Zum Artikel „Volksverhetzung: Vorwurf vom Tisch“ (Lokalteil):

Wir versuchen, unseren Kindern in der Schule beizubringen, dass niemand gemobbt werden darf. Schlagzeilen über Mobbing-Opfer, deren einziger Ausweg aus dieser belastenden Situation der Suizid zu sein scheint, gibt es genug. Ein Gericht befindet jedoch, dass der politische Meinungskampf unter besonderem Schutz steht. Im politischen Meinungskampf ist offenbar ziemlich viel erlaubt – auch Schläge unter der Gürtellinie. Deshalb darf auf politischen Veranstaltungen gegen bestimmte Menschengruppen Stimmung gemacht werden. Jetzt kann ich mir vorstellen, wie schwierig es für Mobbing-Opfer sein mag, sich gegen ihre Widersacher zu wehren. Ich hoffe nur, dass Herr Winhart von der AfD niemals im Mittelmeer in Seenot gerät.
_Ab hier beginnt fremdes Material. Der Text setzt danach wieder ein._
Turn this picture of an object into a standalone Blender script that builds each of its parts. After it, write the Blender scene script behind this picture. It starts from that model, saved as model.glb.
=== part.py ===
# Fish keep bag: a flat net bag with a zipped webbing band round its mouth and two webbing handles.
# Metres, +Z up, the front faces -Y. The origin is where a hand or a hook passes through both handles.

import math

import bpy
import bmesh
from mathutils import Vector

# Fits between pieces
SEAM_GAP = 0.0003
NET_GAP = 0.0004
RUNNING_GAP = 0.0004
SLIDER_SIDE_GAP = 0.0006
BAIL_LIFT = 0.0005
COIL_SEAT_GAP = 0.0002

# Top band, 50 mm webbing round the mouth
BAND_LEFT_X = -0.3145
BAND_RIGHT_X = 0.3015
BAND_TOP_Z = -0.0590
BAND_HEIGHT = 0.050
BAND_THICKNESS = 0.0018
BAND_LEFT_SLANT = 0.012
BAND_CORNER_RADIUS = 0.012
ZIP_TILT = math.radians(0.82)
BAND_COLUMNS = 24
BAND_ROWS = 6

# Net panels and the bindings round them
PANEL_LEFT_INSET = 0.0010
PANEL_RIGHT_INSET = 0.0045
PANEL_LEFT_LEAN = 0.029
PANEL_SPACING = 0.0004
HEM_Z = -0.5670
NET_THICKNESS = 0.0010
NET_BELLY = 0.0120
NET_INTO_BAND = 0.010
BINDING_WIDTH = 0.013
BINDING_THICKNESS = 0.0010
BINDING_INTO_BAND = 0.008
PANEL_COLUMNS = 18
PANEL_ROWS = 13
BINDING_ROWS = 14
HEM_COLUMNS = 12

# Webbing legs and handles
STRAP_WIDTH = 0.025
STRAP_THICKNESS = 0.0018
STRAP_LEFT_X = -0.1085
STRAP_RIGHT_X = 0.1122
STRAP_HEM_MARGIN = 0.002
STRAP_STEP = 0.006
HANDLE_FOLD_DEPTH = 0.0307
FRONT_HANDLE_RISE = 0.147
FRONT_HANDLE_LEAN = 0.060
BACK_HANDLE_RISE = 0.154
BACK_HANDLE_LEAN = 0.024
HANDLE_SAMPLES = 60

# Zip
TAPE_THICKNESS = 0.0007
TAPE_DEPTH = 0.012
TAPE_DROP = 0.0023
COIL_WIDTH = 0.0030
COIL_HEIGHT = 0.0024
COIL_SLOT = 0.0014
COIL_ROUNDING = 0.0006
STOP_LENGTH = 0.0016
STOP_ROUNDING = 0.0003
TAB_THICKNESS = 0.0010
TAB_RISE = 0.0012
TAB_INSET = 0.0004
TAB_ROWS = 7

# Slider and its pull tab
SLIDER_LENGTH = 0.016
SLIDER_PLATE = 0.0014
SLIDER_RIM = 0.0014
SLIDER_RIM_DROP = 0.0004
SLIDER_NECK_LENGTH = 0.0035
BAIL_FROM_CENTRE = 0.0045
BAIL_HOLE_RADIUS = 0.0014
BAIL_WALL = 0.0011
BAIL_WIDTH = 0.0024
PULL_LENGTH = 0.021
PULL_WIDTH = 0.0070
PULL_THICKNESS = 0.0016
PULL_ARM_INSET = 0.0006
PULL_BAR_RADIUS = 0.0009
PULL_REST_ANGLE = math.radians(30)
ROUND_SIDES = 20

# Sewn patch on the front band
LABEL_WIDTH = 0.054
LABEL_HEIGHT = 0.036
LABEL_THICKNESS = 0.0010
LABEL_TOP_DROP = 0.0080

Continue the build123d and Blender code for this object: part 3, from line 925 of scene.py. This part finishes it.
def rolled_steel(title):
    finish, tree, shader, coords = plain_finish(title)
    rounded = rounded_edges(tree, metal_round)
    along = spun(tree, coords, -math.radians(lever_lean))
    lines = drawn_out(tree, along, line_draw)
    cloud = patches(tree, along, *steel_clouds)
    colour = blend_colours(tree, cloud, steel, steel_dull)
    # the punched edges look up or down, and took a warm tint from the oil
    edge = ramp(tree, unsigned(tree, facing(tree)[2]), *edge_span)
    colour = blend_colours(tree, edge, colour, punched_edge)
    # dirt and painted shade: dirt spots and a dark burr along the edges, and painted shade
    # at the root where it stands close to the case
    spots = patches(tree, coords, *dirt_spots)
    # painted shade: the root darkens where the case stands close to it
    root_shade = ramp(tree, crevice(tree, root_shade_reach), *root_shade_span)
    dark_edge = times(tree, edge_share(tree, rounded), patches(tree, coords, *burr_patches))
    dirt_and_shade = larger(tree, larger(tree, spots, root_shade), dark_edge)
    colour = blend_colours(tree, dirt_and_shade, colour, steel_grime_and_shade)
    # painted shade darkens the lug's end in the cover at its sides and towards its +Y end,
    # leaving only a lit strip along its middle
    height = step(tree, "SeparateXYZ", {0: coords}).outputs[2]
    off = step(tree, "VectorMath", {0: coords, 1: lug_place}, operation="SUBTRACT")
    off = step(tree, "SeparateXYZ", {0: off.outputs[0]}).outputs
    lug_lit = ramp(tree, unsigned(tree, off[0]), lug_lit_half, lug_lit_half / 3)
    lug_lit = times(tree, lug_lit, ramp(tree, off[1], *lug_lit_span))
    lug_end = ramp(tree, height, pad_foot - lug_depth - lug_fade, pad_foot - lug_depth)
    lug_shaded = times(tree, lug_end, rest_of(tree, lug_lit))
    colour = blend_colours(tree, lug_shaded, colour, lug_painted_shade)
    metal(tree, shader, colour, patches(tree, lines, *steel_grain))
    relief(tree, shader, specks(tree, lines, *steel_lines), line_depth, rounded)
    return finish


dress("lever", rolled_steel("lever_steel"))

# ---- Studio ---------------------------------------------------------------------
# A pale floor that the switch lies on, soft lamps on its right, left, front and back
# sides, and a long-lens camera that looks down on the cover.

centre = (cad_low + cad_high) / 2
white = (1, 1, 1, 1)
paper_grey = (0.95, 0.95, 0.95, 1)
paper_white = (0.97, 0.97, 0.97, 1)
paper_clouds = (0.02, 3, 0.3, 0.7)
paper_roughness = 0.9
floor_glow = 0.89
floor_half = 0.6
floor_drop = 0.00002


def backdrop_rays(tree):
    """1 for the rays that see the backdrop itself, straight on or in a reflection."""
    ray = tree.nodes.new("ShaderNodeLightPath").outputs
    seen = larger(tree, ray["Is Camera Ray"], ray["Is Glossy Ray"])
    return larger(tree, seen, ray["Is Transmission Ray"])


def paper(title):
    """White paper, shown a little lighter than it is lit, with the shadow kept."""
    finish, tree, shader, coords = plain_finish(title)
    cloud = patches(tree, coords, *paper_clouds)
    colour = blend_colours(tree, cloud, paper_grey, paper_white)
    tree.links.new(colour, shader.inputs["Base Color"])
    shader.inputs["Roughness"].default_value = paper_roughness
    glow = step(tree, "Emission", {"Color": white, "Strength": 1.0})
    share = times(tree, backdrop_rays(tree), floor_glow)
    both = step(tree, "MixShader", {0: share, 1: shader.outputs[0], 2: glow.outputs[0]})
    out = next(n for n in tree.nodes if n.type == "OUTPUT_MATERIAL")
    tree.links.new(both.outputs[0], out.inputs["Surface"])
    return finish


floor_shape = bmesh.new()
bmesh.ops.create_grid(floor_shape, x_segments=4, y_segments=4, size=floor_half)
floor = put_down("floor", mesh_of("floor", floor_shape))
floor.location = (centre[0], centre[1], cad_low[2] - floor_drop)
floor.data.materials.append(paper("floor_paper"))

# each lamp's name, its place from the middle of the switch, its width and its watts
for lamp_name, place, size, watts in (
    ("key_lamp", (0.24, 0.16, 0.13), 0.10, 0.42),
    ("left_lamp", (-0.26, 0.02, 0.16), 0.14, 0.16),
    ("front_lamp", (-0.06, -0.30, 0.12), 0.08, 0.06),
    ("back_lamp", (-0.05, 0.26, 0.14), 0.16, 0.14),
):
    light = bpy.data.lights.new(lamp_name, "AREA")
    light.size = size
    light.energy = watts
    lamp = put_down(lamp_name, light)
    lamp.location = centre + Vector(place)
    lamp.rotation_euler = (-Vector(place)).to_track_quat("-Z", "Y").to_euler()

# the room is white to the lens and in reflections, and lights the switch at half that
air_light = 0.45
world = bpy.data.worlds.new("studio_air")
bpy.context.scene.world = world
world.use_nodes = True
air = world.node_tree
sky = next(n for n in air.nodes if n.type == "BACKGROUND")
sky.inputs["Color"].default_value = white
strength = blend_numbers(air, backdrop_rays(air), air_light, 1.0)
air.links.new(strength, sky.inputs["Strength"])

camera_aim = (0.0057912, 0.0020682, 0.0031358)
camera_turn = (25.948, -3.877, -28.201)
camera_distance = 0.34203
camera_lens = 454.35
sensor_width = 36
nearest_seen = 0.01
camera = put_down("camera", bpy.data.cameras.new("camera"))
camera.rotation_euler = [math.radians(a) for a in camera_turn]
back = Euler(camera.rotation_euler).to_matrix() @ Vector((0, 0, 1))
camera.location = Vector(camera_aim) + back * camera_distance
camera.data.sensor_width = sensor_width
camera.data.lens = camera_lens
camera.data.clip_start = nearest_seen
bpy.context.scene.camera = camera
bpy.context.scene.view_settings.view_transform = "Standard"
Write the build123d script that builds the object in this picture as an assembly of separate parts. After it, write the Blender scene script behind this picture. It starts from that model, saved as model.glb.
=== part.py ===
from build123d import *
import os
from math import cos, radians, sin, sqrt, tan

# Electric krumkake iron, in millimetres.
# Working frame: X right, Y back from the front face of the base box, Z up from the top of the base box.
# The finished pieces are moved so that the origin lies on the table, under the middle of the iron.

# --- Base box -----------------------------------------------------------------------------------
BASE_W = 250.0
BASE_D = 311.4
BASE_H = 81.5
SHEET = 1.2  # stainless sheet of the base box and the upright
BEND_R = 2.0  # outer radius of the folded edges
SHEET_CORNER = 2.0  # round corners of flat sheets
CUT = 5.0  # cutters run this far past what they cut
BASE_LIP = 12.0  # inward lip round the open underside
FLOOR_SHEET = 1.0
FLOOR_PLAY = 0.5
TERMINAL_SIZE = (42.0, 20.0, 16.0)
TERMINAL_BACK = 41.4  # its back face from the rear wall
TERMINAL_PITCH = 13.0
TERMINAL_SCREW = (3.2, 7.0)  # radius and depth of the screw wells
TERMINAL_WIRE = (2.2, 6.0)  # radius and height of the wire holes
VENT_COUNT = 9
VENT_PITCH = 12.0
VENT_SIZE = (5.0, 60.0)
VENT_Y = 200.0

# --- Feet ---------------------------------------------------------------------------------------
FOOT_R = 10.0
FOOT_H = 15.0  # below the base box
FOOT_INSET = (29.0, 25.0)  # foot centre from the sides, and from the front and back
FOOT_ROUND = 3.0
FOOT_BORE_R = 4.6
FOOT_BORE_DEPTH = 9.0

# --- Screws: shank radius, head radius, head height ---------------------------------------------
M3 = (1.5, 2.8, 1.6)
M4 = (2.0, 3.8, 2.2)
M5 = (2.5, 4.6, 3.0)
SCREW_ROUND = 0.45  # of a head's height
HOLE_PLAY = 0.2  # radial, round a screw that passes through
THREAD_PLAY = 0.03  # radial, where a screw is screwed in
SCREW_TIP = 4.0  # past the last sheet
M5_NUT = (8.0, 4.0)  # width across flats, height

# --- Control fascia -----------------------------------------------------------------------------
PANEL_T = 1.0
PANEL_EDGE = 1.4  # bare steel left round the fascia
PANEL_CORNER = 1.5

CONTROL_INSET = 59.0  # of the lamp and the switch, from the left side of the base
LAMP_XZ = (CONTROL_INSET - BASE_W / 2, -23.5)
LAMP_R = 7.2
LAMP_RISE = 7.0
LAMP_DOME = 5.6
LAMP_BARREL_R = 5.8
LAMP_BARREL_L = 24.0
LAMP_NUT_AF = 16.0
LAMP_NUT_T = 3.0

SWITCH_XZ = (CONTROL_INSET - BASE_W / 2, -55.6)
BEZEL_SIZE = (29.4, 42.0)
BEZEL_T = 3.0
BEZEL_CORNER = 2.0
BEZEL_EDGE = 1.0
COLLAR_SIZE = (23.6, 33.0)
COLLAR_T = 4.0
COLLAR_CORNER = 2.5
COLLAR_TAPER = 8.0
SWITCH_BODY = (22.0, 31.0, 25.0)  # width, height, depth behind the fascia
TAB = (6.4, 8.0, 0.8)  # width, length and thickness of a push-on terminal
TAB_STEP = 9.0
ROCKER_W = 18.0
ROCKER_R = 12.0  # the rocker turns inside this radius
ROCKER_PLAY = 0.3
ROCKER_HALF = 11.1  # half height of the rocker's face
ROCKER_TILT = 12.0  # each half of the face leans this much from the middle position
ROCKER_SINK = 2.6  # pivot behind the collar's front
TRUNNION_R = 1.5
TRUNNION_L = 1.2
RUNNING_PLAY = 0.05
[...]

Es wäre schon blöd, wenn er gegebenenfalls feststellen müsste, dass leider kein Seenotrettungsschiff zur Verfügung steht, weil es von jemandem versenkt wurde, der eine Aversion gegen ertrinkende Flüchtlinge hatte.

Gabriele Mahler

Flintsbach

Unsere grundgesetzlich festgeschriebene Meinungsfreiheit ist ein hohes Gut. Viele, die zum Beispiel in der Türkei und anderswo als Journalisten, Lehrer oder Richter wegen ihrer Äußerungen verfolgt werden, beneiden uns darum. Die Frage ist nur: Wo endet die Meinungsfreiheit? Meines Erachtens ist das da, wo durch eine Meinungsäußerung in die Menschenrechte anderer – schwächerer? – eingegriffen wird. Das sagt auch Paragraf 130 StGB. Darin heißt es: „Wer in einer Weise, die geeignet ist, den öffentlichen Frieden zu stören, erstens gegen eine nationale, rassische, religiöse oder durch ihre ethnische Herkunft bestimmte Gruppe, gegen Teile der Bevölkerung oder gegen einen Einzelnen wegen seiner Zugehörigkeit zu einer vorbezeichneten Gruppe oder zu einem Teil der Bevölkerung zum Hass aufstachelt, zu Gewalt- oder Willkürmaßnahmen auffordert oder zweitens die Menschenwürde anderer dadurch angreift, dass er eine vorbezeichnete Gruppe, Teile der Bevölkerung oder einen Einzelnen wegen seiner Zugehörigkeit zu einer vorbezeichneten Gruppe oder zu einem Teil der Bevölkerung beschimpft, böswillig verächtlich macht oder verleumdet, wird mit Freiheitsstrafe von drei Monaten bis zu fünf Jahren bestraft.“ Schade, dass die Staatsanwaltschaft im Fall Andreas Winhart anscheinend zu der Auffassung gekommen ist, speziell im Wahlkampf seien volksverhetzende Äußerungen mit Blick auf das Grundrecht der Meinungsfreiheit hinnehmbar. Man fragt sich schon: Wie viel rassistisches Gedankengut soll ausgerechnet in diesem Zeitraum zulässig sein? „Principiis obsta, sero medicina paratur“ wusste schon der alte Ovid („Widerstehe am Anfang, sonst kommt das Heilmittel zu spät“). Haben wir aus unserer Geschichte wirklich nichts gelernt?